Wednesday 4 January 2012

Cards versus dice

Cards or dice?

This is a dilemma that I keep coming back to whenever I sit down to design or tweak a game. A lot of games want a random element. I'd actually go so far to say as almost every game wants one, for a number of reasons (it flattens out the difficulty curve a little, it means experienced players don't always win, and so on, but that's really another post waiting for later). So when I'm adding randomness to a game, or tweaking a random element, that same question keeps rearing its head. Does the game want to use cards here, or does it want to use dice?

Cards

Cards are really neat. I love them to pieces- there's enough space on a card for you to put some fairly complex rules stuff, and a deck of cards is essentially an X-sided dice and a lookup table, at least for the first draw. Cards work brilliantly if you want to have one of a great number of possible outcomes, and especially if you want inevitability. What do I mean by that? Well, if you shuffle the deck after every draw and reveal of a card, then the deck DOES work exactly like a dX, where X is the number of cards in it. Arkham Horror uses its location cards in exactly this way.

If you reveal a card and it goes to a discard pile, though, then if there's a great card in the deck? Every draw that's not that card makes it more likely to turn up next draw. The same's true if there's one really nasty card. That inevitability- waiting for the card that wins you the game or ruins everything- can make for some really great moments of play.

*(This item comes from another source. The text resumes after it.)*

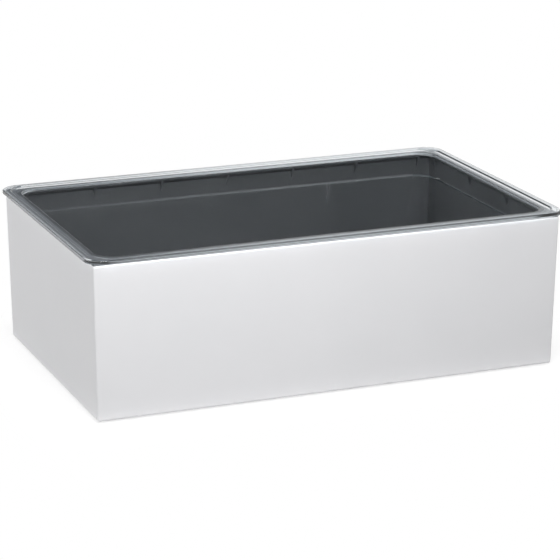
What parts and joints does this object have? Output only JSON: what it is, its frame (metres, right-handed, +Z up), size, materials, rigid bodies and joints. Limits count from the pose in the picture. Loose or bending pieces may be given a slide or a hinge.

Cards can be held in hand, too- unlike dice, it's really easy to keep track of which cards you've drawn. Just hold onto them. That makes them perfect for resources- draw a gun from the gun deck, draw armour from the armour deck, draw blackmail material from the scandal deck. It's a really easy way to randomly hand out things to be used later, to get a delayed reaction from a lucky moment.

Finally, cards feel set in stone. This may be a personal thing, but I've come across it in a lot of people- there's no sense of personal responsibility for drawing a bad card. It was just a bad thing that was going to happen, and it happened to you. This can be used very cleverly within games- sometimes it's important that a big negative moment feels like nobody's fault, for example.

Dice

Dice are fun to roll. Every time you roll a die, you create a great moment of narrative tension- is it a good roll or a bad one, as it ricochets off someone's glass and spins in the middle of the table? There are always going to be a few seconds where you don't know. Dice work fantastically for quick moments of personal action in the game, but they require clarity. By that, I mean that I should ideally know before I roll the dice what numbers or symbols are good for me, and which ones are bad. That doesn't have to be the case on the very first roll of a die- for example, if there's a lookup table, or an unknown target number- but I should roughly know what's good. High numbers bad, for example. Or the game Ghost Stories, which has an example of the curse die; a die which has a bad result unless you roll a blank face. If a symbol shows up, even if it's my first time playing the game and I need to look up exactly what that symbol means, I know it's bad news. That's clarity.

One great thing dice do is that they make good results and bad results very personal. If you roll a great result, or a terible one, it feels like your victory; or your fault. in a very visceral way, they tie the player personally to the results.

So which to use?

While there are other randomisation methods, like tiles or a random number generator, they all essentially tie into cards or dice for me. so what does the game want? I've started using a basic rule- if it's an environment or a villainous action controlled by the game, I like to use cards. If it's a player controlled action, I like to use dice. It's a clean way to start getting the feel of a game right.

That's not to say that ends the discussion though- I can think of a bunch of examples of play in which I'd want it the other way round. But it's a good starting point for a discussion with the other designers or yourself. Consider whether you want inevitability, or a moment of tension. Decide whether you can boil things down enough for clarity of dice, or whether you want the space and memory of cards. What you shouldn't do is pick because of a limitation; if a design wants that moment of tension, say to quickly resolve a combat, then it wants dice. Don't go for cards just because your combat design is too wordy or complex- take a look at what your game needs, maybe redesign combat and put it into a later design. There are very few bad designs, but there are certainly places in games where a good design fits terribly.